Desde el cinismo miedoso de Patricio Alwyn, primer presidente de la Concertación, que calmó los ánimos (¿de quiénes?) al asegurar que sí, que se iba a hacer justicia, pero en "la medida de lo posible", hasta la lujuriosa ensoñación de Michelle Bachelet, que este 11 de setiembre osó decir en La Moneda lo que dijo Allende antes de morir: "¡Viva el pueblo, vivan los trabajadores!", ogullosa de decirlo ante un auditorio donde no había nadie del pueblo, ningún trabajador.

A las muchas retóricas del oficialismo de todos los signos –la extrema derecha insinuaba declarar poco menos que estado de sitio y toque de queda– se opone como duro hecho social la barricada, el neumático quemado, los niños heridos, los partos adelantados, el mini saqueo. Probablemente los cinco o seis rabiosos inconcientes que asaltan un expendio de cigarrillos y licores roban en dinero menos de lo que gastó en una cena –con fondos fiscales para agasajar a palos de su misma baraja– algún culto subsecretario y candidato a legislador.

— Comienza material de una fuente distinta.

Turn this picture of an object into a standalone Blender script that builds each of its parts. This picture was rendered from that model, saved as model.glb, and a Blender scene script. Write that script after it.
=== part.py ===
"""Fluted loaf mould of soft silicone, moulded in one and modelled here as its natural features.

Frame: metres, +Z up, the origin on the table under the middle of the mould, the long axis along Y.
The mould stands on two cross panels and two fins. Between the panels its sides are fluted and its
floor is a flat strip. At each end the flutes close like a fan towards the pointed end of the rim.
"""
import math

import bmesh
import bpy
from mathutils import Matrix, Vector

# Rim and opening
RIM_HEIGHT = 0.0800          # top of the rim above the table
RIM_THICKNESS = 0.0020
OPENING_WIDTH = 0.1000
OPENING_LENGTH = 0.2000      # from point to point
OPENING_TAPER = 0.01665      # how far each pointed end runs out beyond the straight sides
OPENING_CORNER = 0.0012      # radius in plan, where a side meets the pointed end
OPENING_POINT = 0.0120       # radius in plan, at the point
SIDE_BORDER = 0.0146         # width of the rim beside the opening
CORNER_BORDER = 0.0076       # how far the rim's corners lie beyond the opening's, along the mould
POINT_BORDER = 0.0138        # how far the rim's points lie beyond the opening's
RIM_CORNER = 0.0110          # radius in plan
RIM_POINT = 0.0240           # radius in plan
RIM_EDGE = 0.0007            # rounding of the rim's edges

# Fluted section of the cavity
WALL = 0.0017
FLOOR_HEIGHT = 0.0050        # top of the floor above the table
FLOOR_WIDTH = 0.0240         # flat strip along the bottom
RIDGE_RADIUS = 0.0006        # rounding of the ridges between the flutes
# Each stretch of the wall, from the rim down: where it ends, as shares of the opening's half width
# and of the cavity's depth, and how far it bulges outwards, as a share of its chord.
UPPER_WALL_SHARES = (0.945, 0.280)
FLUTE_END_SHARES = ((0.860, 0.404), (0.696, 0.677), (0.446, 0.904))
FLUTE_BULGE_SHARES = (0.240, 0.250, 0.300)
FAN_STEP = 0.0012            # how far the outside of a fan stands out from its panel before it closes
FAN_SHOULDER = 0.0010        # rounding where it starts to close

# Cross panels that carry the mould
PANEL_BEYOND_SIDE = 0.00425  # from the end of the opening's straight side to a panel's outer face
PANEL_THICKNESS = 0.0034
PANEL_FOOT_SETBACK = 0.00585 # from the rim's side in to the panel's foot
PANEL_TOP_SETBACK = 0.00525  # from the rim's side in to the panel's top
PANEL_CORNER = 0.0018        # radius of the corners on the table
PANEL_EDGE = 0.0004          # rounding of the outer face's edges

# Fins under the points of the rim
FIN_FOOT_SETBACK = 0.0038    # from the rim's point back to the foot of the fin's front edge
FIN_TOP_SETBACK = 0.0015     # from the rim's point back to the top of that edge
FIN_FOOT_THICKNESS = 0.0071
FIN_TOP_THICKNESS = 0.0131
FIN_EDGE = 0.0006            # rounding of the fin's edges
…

Todos los asaltos que puedan producirse a lo largo de un año no sustraen más que una ínfima fracción mensurable en dinero  de lo que cuesta al país una hora del sistema Transantiago. Lo que se pierde en un año de manifestaciones y protestas en todas las ciudades de Chile no equivale ni a una melga de papas que pudieran haber sembrado las comunidades mapuche en las tierras que les fueron robadas y que el Estado no pretende devolver.

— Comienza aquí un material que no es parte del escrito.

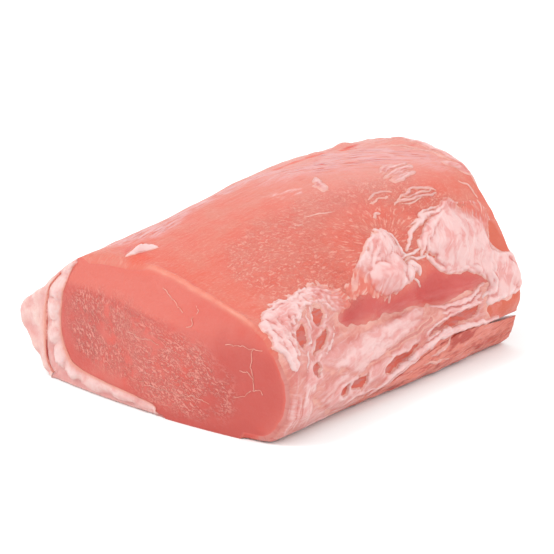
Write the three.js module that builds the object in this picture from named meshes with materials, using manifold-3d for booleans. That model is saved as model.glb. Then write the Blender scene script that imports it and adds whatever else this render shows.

Todos los robos y asaltos de toda la delincuencia en un año no pueden equipararse a la lesión enorme causada por una semana de apestosas clases en los colegios a los que los pobres deben enviar sus niños.

Medir es, al fin y al cabo, comparar. Y comparar es un acto que refleja conocimiento. Lo cierto es que esos jóvenes que "provocan disturbios" son hijos de la pesadilla política y la traición social puesta en marcha oficialmente en 1990. La mentira es también producto del conocimiento, en este caso del conocimiento oficializado que los habitantes del país se tragan gracias a la complicidad de buena parte del periodismo.

Una sociedad que no se abre a sus verdades morirá por sus mentiras.